Pre-Change Steps - steps to be completed before execution of the change

Estimated Time to Complete (mins) - 1-3 minutes

Create MR on chef-repo that bumps omnibus version pin on redis node to 13.9.202101260505-6ddf2ab9a1e.4e39551fc9f.

Setup env

export gitlab_env=gstg
export gitlab_project=gitlab-staging-1
export gitlab_redis_cluster=redis
export gitlab_release=13.9.202101260505-6ddf2ab9a1e.4e39551fc9f
export gitlab_release_old=12.8.1-ee.0
export gitlab_production_change=3417

export redis_cli='REDISCLI_AUTH="$(sudo grep ^requirepass /var/opt/gitlab/redis/redis.conf|cut -d" " -f2|tr -d \")" /opt/gitlab/embedded/bin/redis-cli'

export hosts=$(seq -f "${gitlab_redis_cluster}-%02g-db-${gitlab_env}" 1 3)

Dashboard
- https://dashboards.gitlab.net/d/redis-main/redis-overview?orgId=1&from=now-6h%2Fm&to=now%2Fm&var-PROMETHEUS_DS=Global&var-environment=gstg&var-stage=main&var-sigma=2

Logs

echo multitail $(echo $hosts | xargs -n1 -I{} echo -l \'ssh {}.c.${gitlab_project}.internal sudo tail -F /var/log/gitlab/redis/current\')
echo multitail $(echo $hosts | xargs -n1 -I{} echo -l \'ssh {}.c.${gitlab_project}.internal sudo tail -F /var/log/gitlab/sentinel/current\')

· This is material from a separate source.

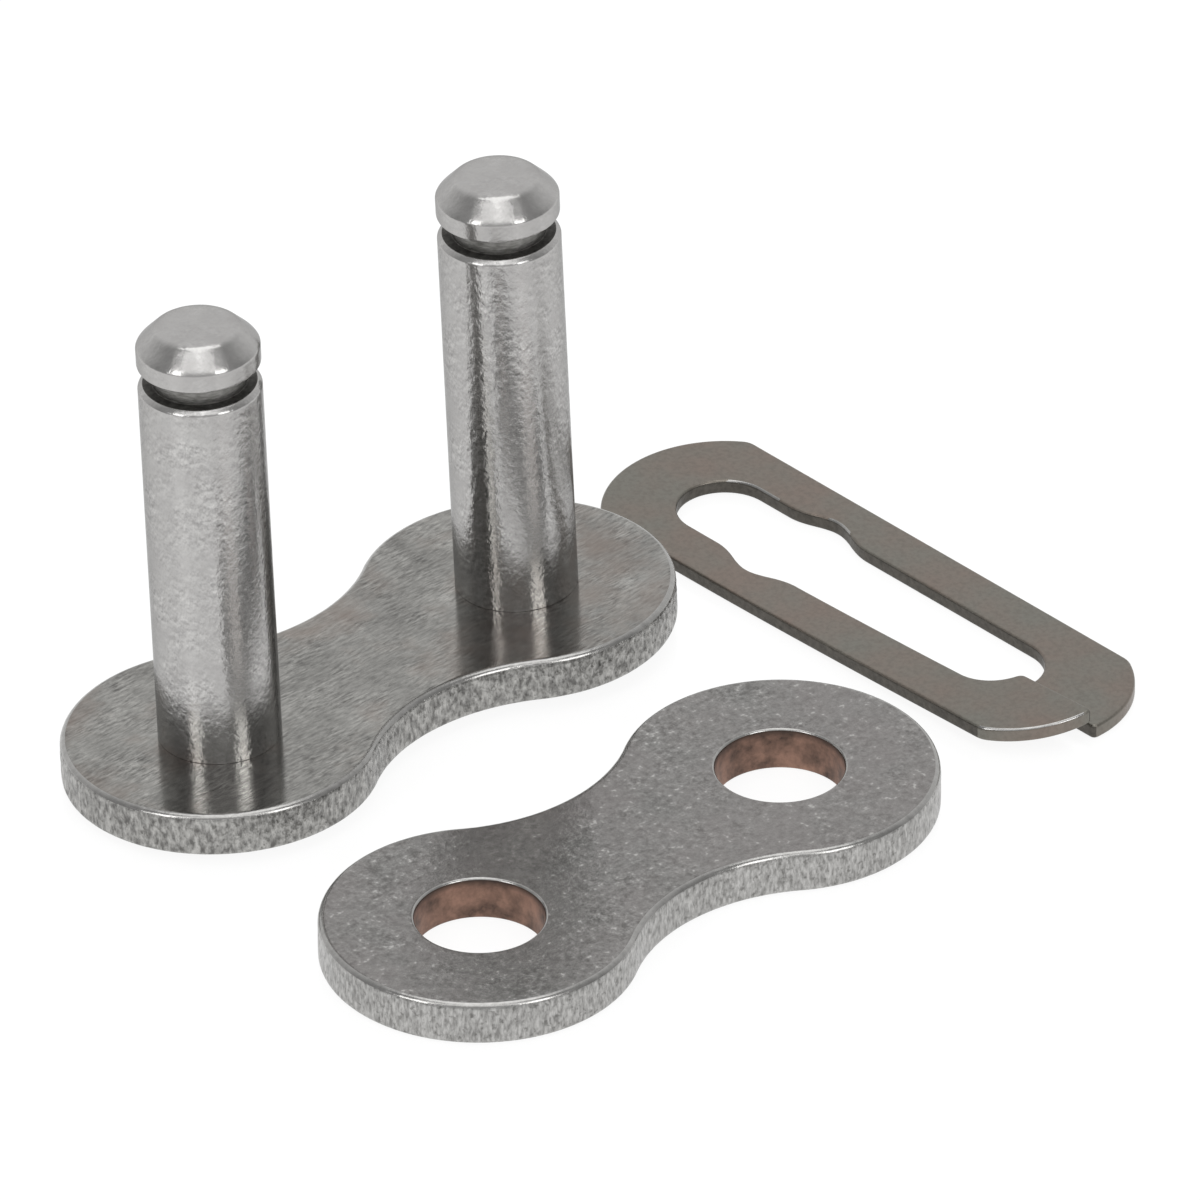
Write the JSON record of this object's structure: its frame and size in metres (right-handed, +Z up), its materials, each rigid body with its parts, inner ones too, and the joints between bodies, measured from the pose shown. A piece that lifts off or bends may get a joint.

Silence alert name RedisReplicasFlapping for 90 minutes

Disable chef

cd chef-repo
knife ssh "roles:gstg-base-db-redis-server-single AND chef_environment:gstg" "hostname"
knife ssh "roles:gstg-base-db-redis-server-single AND chef_environment:gstg" "chef-client-disable 'see production change $gitlab_production_change'"

Change Steps - steps to take to execute the change

Estimated Time to Complete (mins) - 30 minutes

Merge aforementioned chef-repo MR
- DO NOT APPLY WITH CI - that would cause all nodes to be restarted, or to fail if TF does not allow restarts (likely).

Ensure cluster is in a good state

# check that hosts are as expected
echo $hosts | xargs -n1 -I{} gcloud --project $gitlab_project compute instances list --format json --filter 'name=({})' | jq -r '.[].selfLink'

# check roles ("slave" [sic])
echo $hosts | xargs -n1 -I{} ssh "{}.c.${gitlab_project}.internal" 'hostname; '$redis_cli' role | head -n1; echo'

# check sentinel status
echo $hosts | xargs -n1 -I{} ssh "{}.c.${gitlab_project}.internal" "hostname; /opt/gitlab/embedded/bin/redis-cli -p 26379 sentinel ckquorum ${gitlab_env}-redis"

Perform disk snapshots

# check the disks we are about to snapshot
echo $hosts | xargs -n1 -I{} gcloud --project $gitlab_project compute disks list --format json --filter 'name=({}-data)' | jq -r '.[].selfLink'

# snapshot all disks
echo $hosts | xargs -n1 -I{} gcloud --project $gitlab_project compute disks list --format json --filter 'name=({}-data)' | jq -r '.[].selfLink' | xargs -n1 -I{} gcloud --project $gitlab_project compute disks snapshot '{}'

Pick host

export i=01

export fqdn="redis-$i-db-${gitlab_env}.c.${gitlab_project}.internal"
export host_self_link="$(gcloud --project $gitlab_project compute instances list --format json --filter "name=(redis-$i-db-${gitlab_env})" | jq -r '.[].selfLink')"

echo $fqdn
echo $host_self_link

Backup config files

ssh $fqdn sudo cp /etc/gitlab/gitlab.rb /etc/gitlab/gitlab.rb.bak
ssh $fqdn sudo cp /var/opt/gitlab/sentinel/sentinel.conf /var/opt/gitlab/sentinel/sentinel.conf.bak
ssh $fqdn sudo cp /var/opt/gitlab/redis/redis.conf /var/opt/gitlab/redis/redis.conf.bak

Failover if we are a master

# check role
ssh $fqdn "$redis_cli role | head -n1"

# if role is master, perform failover
ssh $fqdn "/opt/gitlab/embedded/bin/redis-cli -p 26379 sentinel failover ${gitlab_env}-redis"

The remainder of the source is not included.